The Edwards case concerned a Louisiana statute that prevented the state's public schools from teaching the theory of evolution unless they also included instruction on "creation science." Creation science, as described by the legislation's defenders, included a belief in "origin through abrupt appearance in complex form" and in the creation of life by an "intelligent mind." Like the current intelligent design advocates in Ohio, the creation scientists in Louisiana asserted that their ideas constituted a valid scientific theory and that they were seeking only to bring balance to the curriculum.
The United States Supreme Court rejected this claim and found the creation science legislation to be unconstitutional. Applying the Lemon test (a legal test derived from the foundational case of Lemon v. Kurtzman), the Court focused on whether the challenged government action serves a secular purpose, or a religious one. The legislation's proponents had maintained that its purpose was to promote academic freedom. The Court did not accept this view. It found that the statute's true purpose was to use the coercive powers of the state to promote religious ends. As such, it was unconstitutional. The Court based its conclusion on the fact that the legislation had chosen to focus on the one scientific theory - evolution - that certain religious groups find most disturbing. It also looked to the religious motivations expressed by the statute's sponsors.
Were an intelligent design requirement challenged on constitutional grounds, a court would likely follow a very similar analysis and reach the same conclusion. Intelligent design theory is in many respects similar to creation science; including the shared belief in complex life forms at origin and the intervention of some type of intelligent actor.

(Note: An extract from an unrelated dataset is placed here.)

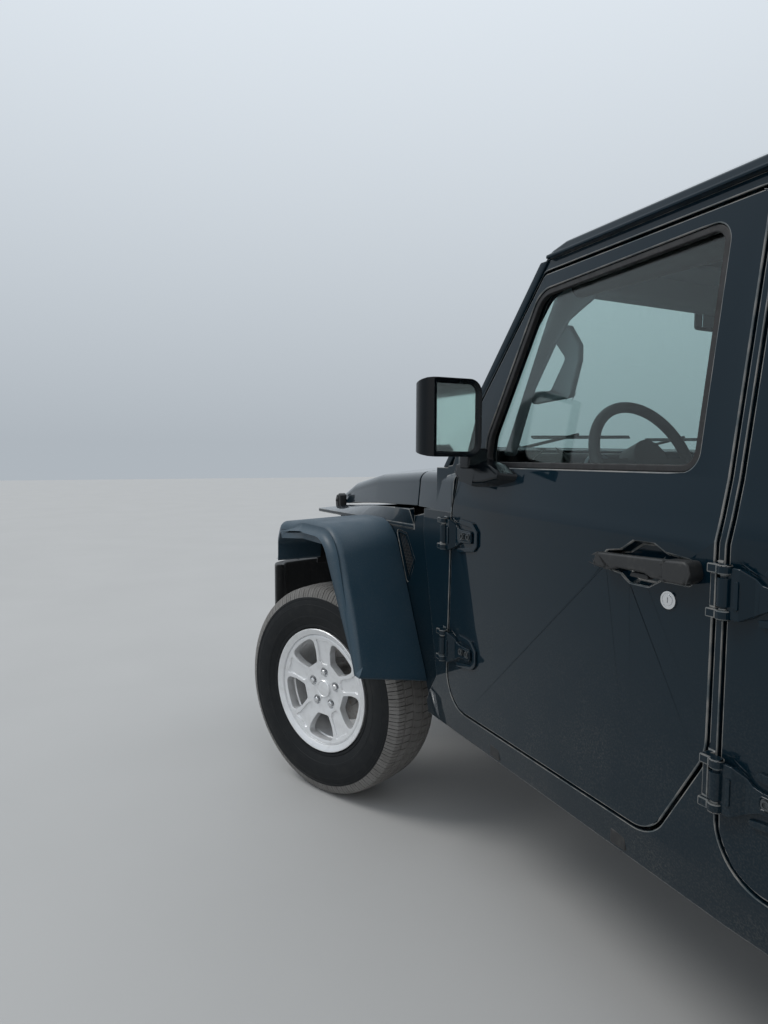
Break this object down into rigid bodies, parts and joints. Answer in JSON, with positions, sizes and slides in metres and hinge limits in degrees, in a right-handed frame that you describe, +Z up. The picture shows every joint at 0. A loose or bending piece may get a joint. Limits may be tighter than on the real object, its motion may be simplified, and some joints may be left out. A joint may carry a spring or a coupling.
{
  "type": "four-door off-road vehicle",
  "caption": "Body-on-frame off-road vehicle with swing doors, hard top, flat front flares and a rear gate that carries the spare wheel.",
  "frame": {"origin": "on the ground, in the middle of the vehicle's length and width", "axes": "+X forward, +Y to the left, +Z up"},
  "size_m": [4.785, 2.0625, 1.865],
  "materials": {
    "body_paint": "gloss",
    "window_glass": "clear",
    "flare_plastic": "fine grain",
    "black_plastic": "satin",
    "lamp_lens": "clear",
    "chassis_steel": "satin",
    "underbody_paint": "satin",
    "exhaust_steel": "dull",
    "cast_iron": "rough",
    "radiator_alloy": "matt",
    "wheel_alloy": "painted silver",
    "tyre_rubber": "matt",
    "seat_cloth": "woven",
    "cabin_plastic": "grained"
  },
  "bodies": {
    "root": {"body_sides": "body_paint", "cowl": "body_paint", "radiator": "radiator_alloy", "windscreen_frame": "body_paint", "windscreen_glass": "window_glass", "roof_panels": "body_paint", "hardtop": "body_paint", "hardtop_glass": "window_glass", "front_fenders": "body_paint", "fender_flares": "flare_plastic", "wheel_liners": "black_plastic", "front_bumper": "black_plastic", "rear_bumper": "black_plastic", "grille": "body_paint", "lamps": "lamp_lens", "frame": "chassis_steel", "floor_pan": "underbody_paint", "engine": "cast_iron", "front_axle": "chassis_steel", "rear_axle": "chassis_steel", "coil_springs": "chassis_steel", "dampers": "chassis_steel", "link_arms": "chassis_steel", "drive_shafts": "chassis_steel", "fuel_tank": "chassis_steel", "exhaust": "exhaust_steel", "front_seats": "seat_cloth", "rear_seat": "seat_cloth", "dashboard": "cabin_plastic", "console": "cabin_plastic", "sport_bar": "cabin_plastic"},
    "hood": {"hood": "body_paint"},
    "swing_gate": {"swing_gate": "body_paint", "spare_rim": "wheel_alloy", "spare_tyre": "tyre_rubber"},
    "steering_wheel": {"steering_wheel": "cabin_plastic"},
    "tie_rod": {"tie_rod": "chassis_steel"},
    "door_front_left": {"door_front_left": "body_paint", "glass_front_left": "window_glass", "mirror_left": "black_plastic"},
    "door_rear_left": {"door_rear_left": "body_paint", "glass_rear_left": "window_glass"},
    "knuckle_left": {"knuckle_left": "cast_iron"},
    "wheel_front_left": {"rim_front_left": "wheel_alloy", "tyre_front_left": "tyre_rubber"},
    "wheel_rear_left": {"rim_rear_left": "wheel_alloy", "tyre_rear_left": "tyre_rubber"},
    "door_front_right": {"door_front_right": "body_paint", "glass_front_right": "window_glass", "mirror_right": "black_plastic"},
    "door_rear_right": {"door_rear_right": "body_paint", "glass_rear_right": "window_glass"},
    "knuckle_right": {"knuckle_right": "cast_iron"},
    "wheel_front_right": {"rim_front_right": "wheel_alloy", "tyre_front_right": "tyre_rubber"},
    "wheel_rear_right": {"rim_rear_right": "wheel_alloy", "tyre_rear_right": "tyre_rubber"}
  },
  "joints": [
    {"name": "door_front_left_hinge", "type": "hinge", "parent": "root", "child": "door_front_left", "pos_m": [0.9275, 0.7383, 0.9], "axis": [0, 0, -1], "range_deg": [0, 70]},
    {"name": "door_front_right_hinge", "type": "hinge", "parent": "root", "child": "door_front_right", "pos_m": [0.9275, -0.7383, 0.9], "axis": [0, 0, 1], "range_deg": [0, 70]},
    {"name": "door_rear_left_hinge", "type": "hinge", "parent": "root", "child": "door_rear_left", "pos_m": [-0.0685, 0.79945, 0.9], "axis": [0, 0, -1], "range_deg": [0, 70]},
    {"name": "door_rear_right_hinge", "type": "hinge", "parent": "root", "child": "door_rear_right", "pos_m": [-0.0685, -0.79945, 0.9], "axis": [0, 0, 1], "range_deg": [0, 70]},
    {"name": "gate_hinge", "type": "hinge", "parent": "root", "child": "swing_gate", "pos_m": [-2.1055, -0.6, 0.935], "axis": [0, 0, 1], "range_deg": [0, 85]},
    {"name": "hood_hinge", "type": "hinge", "parent": "root", "child": "hood", "pos_m": [1.2115, 0, 1.288], "axis": [0, -1, 0], "range_deg": [0, 55]},
    {"name": "steer_left", "type": "hinge", "parent": "root", "child": "knuckle_left", "pos_m": [1.6575, 0.6685, 0.3995], "axis": [0, 0, 1], "range_deg": [-56, 12]},
    {"name": "spin_front_left", "type": "hinge", "parent": "knuckle_left", "child": "wheel_front_left", "pos_m": [1.60861, 0.7895, 0.3995], "axis": [-0.3746, 0.9272, 0], "continuous": true},
    {"name": "spin_rear_left", "type": "hinge", "parent": "root", "child": "wheel_rear_left", "pos_m": [-1.3505, 0.799, 0.3995], "axis": [0, 1, 0], "continuous": true},
    {"name": "steer_right", "type": "hinge", "parent": "root", "child": "knuckle_right", "pos_m": [1.6575, -0.6685, 0.3995], "axis": [0, 0, 1], "range_deg": [-56, 12]},
    {"name": "spin_front_right", "type": "hinge", "parent": "knuckle_right", "child": "wheel_front_right", "pos_m": [1.70639, -0.7895, 0.3995], "axis": [-0.3746, 0.9272, 0], "continuous": true},
    {"name": "spin_rear_right", "type": "hinge", "parent": "root", "child": "wheel_rear_right", "pos_m": [-1.3505, -0.799, 0.3995], "axis": [0, 1, 0], "continuous": true},
    {"name": "tie_rod_end", "type": "hinge", "parent": "knuckle_left", "child": "tie_rod", "pos_m": [1.79658, 0.72469, 0.3735], "axis": [0, 0, 1], "range_deg": [-12, 56]},
    {"name": "steering_wheel_turn", "type": "hinge", "parent": "root", "child": "steering_wheel", "pos_m": [0.5075, 0.362, 1.268], "axis": [-0.9135, 0, 0.4067], "range_deg": [-952, 204]}
  ],
  "couplings": [
    {"joint": "steer_right", "follows": "steer_left", "ratio": 1},
    {"joint": "tie_rod_end", "follows": "steer_left", "ratio": -1},
    {"joint": "steering_wheel_turn", "follows": "steer_left", "ratio": 17}
  ]
}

Moreover, just like the Louisiana statute at issue in Edwards, the intelligent design movement focuses its challenge on the one scientific theory that most conflicts with the views of certain religious groups, while ignoring far more significant scientific controversies. If the movement's real intent were to improve the teaching of scientific controversies, then evolution, one of the most settled of scientific theories, would be an odd place to begin. In Edwards, the Supreme Court found such a limited focus to be highly suggestive of the proponents' religious purposes and, therefore, of the requirement's unconstitutionality.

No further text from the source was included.